During yesterday's ride, I realized just how much more I needed to "catch" the energy with my arms (from the elbows down). I've improved at this since my clinic with Nancy where she first pointed it out, but I realized yesterday through those downward transitions that I'm still dumping my outside rein forward consistently, and both reins when I ask for something like the walk or halt transitions. Focusing on both that and strongly walking him into the transition with my seat led to the beginnings of collection through transitions, as Nancy said it would when she said, "Transitions are the closest thing you've got to collection with this guy right now."
As a result of that, I've made two major changes to my downward transitions: I exaggerate keeping my elbows back and at my sides, and I make sure, even if we'll be doing a free walk afterward, that I get several steps of collected walk before letting him stretch. Those two things have made a major difference.
Today we also started really working on his canter. I expected us to work on transitions and bring him down after half of a 20m circle as usual, but she had me keep going and do exercises at the canter that we have been doing at the trot. Specifically, I've been doing a lot of half halt on the outside/inside leg work, as well as shoulder-in on the circle (something I struggle so hard with, if anyone has any ideas, let me know!).

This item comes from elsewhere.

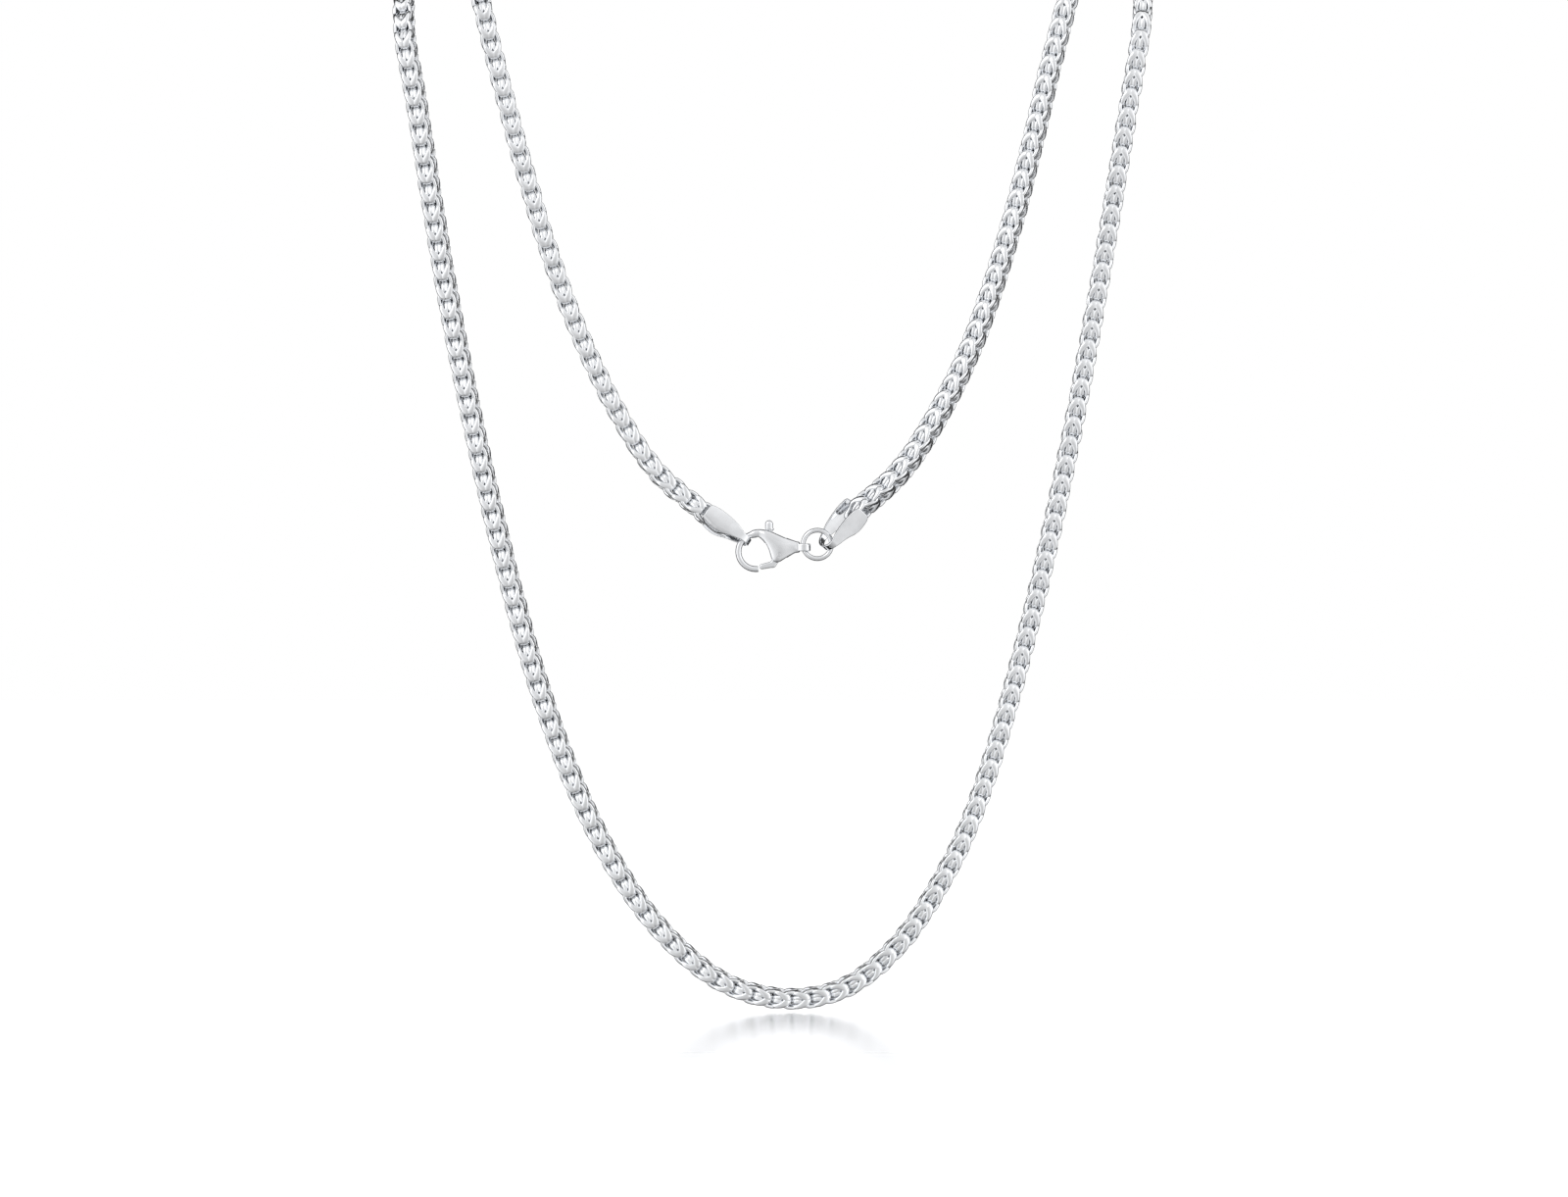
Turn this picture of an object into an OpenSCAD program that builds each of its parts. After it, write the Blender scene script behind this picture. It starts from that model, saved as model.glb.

I was truly amazed to discover that, though it was still quite rough, he could connect at the canter and carry himself just like in the trot. That was not the case the last time we really cantered.
At the end of the lesson, after some spectacular free walk exercises and a great lesson all around, my trainer complimented him, and then really, truly, out-and-out complimented my riding for the first time that I can remember. She said my riding has come so far and I'm really doing well these days, and that riding Connor is helping me. It meant so much to me, because it's true. My body awareness is improved to the point that I can actually catch him and make corrections before she tells me to. I really do feel like a maturing rider, and that's somewhere I never thought I'd get.
Gratuitous adorable pony photo. That's why you guys keep coming back, right? |
Congratulations! It feels so good when an instructor recognizes your hard work--at least in my experience, they're not usually the type to be liberal with compliments!
ReplyDeleteI love reading about your progress with Connor. Right now I am just finishing up college and horseless but it makes me look forward to the day when I have my own horse to progress with.
Thanks, CE! I was where you are just a couple of years ago, and the wait was worth it. I'm not even supposed to have him right now, but it all sort of just happened. With my husband's student loan debt, I'm still pretty much a horseowner on a college student budget!